Unlike 2020, when there was deep reluctance for students and staff to travel and gather with families and friends, this year promises to be more festive and more robust, buoyed by vaccinations. But across the country, 36 states are seeing increases in positive cases and about half are reporting a boost in hospitalizations.
So how are institutions approaching these make-or-break periods? Many say they will stick by strategies that have worked since the start of the pandemic. That means keeping some mitigation protocols and hygiene practices in place while continuing to press their communities to get vaccinated and remain vigilant.
In Colorado, where case counts are all over the map but generally on the rise, the University of Denver (DU) has done exceptionally well both at planning and keeping spread low, despite the fact that positivity in surrounding communities has hung around 10%. At DU, with a 97% vaccination rate, the percentage has hovered at 0.1%.
DU is on a quarter system, so it heads into its long winter break in good shape, but campus leaders are still advising students to be cautious as they head home, take extra precautions when attending indoor events off-campus, and test before they leave for the holiday break. “The conditions in Colorado right now are very concerning; a lot of pressure on hospital staff and ICU bed capacity,” says Sarah Watamura, chair of DU’s COVID Response Team.

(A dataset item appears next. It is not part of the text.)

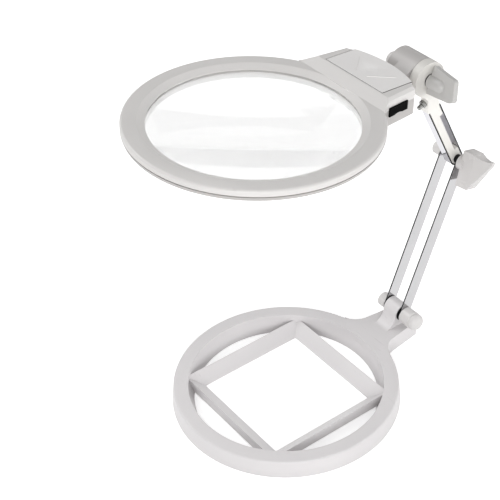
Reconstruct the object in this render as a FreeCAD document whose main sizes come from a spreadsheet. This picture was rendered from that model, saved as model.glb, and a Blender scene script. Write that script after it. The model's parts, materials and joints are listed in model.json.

Testing has been a key component of keeping Denver’s campus numbers far lower than those across Jefferson County, and it will continue in 2022. When students return in early January, all will be subject to back-to-back saliva tests so that the university can isolate individuals who test positive.
A guarded approach
Brown University in Rhode Island is forging a similar strategy for Thanksgiving, according to Russell Carey, Executive Vice President for Planning and Policy. Students are being required to test on the first and fifth days of their arrivals back into Providence. Those who don’t have the vaccine must still submit to twice-weekly testing. Those PCR tests can now be done in a self-service fashion, with students conducting their own nasal swabs. The result of safety protocols and vaccinations at Brown has led to sterling results—it has not seen more than seven positive cases in a given week in more than a month.
But environments can change quickly. Berklee College of Music in Boston just pushed all programming online because of an outbreak of 37 cases. The University of Michigan, along with a handful of others, said it would keep its mask mandates in place for the entire winter semester as a precaution, with both COVID and flu cases remaining high.
Many institutions, including the University of Denver, are requiring the flu shot and are pushing students, faculty and staff to get COVID booster shots, though not requiring them yet. On Friday, the FDA approved boosters in all adults over 18.
In the state of Florida, where cases remain low, none of the major universities has a vaccine mandate in place. Florida Atlantic University in Boca Raton doesn’t require testing either, but it continues to offer free flu shots to students and remind them of the importance of adhering to safety protocols, especially as South Florida is infused with part-time residents and vacationers from northern states during the winter months.
“As the virus hopefully continues to wane, our challenge may be to continue to keep the importance of simple preventative measures in our students’ thought processes,” Jaeson Weber, Director of Emergency Management at FAU said. “The good news is that overall knowledge about viruses and prevention has increased for each individual, making it generally easier to have conversations about prevention.”
Watamura says one of the best ways campus leaders can get the message to students about getting vaccinated and remaining safe is by developing partnerships with students organizations, especially Greek Life. “We had a lot of positivity in our fraternity and sorority life communities last year,” she says. “We really have not seen that this year. Before they have an event that has visitors, they all come and get tested. There were a number of rush events this year [around Halloween] where they went to the testing location in costumes.”
Denver also has reached out to other institutions for their guidance in strategic planning to be proactive in the fight against COVID-19.
“We identified 98 schools and did intensive interviews with a set of schools that had had better fall outcomes last year than we had,” Watamura says. “We implemented our more frequent testing schedule in January of last year based on that data, and we hosted a conference about what we had learned and what others had learned. We’re going to host another conference this year focused on mental health, vaccines and boosters. We communicate with not just our peers in Colorado, but across the country, to try to take that data-driven approach.”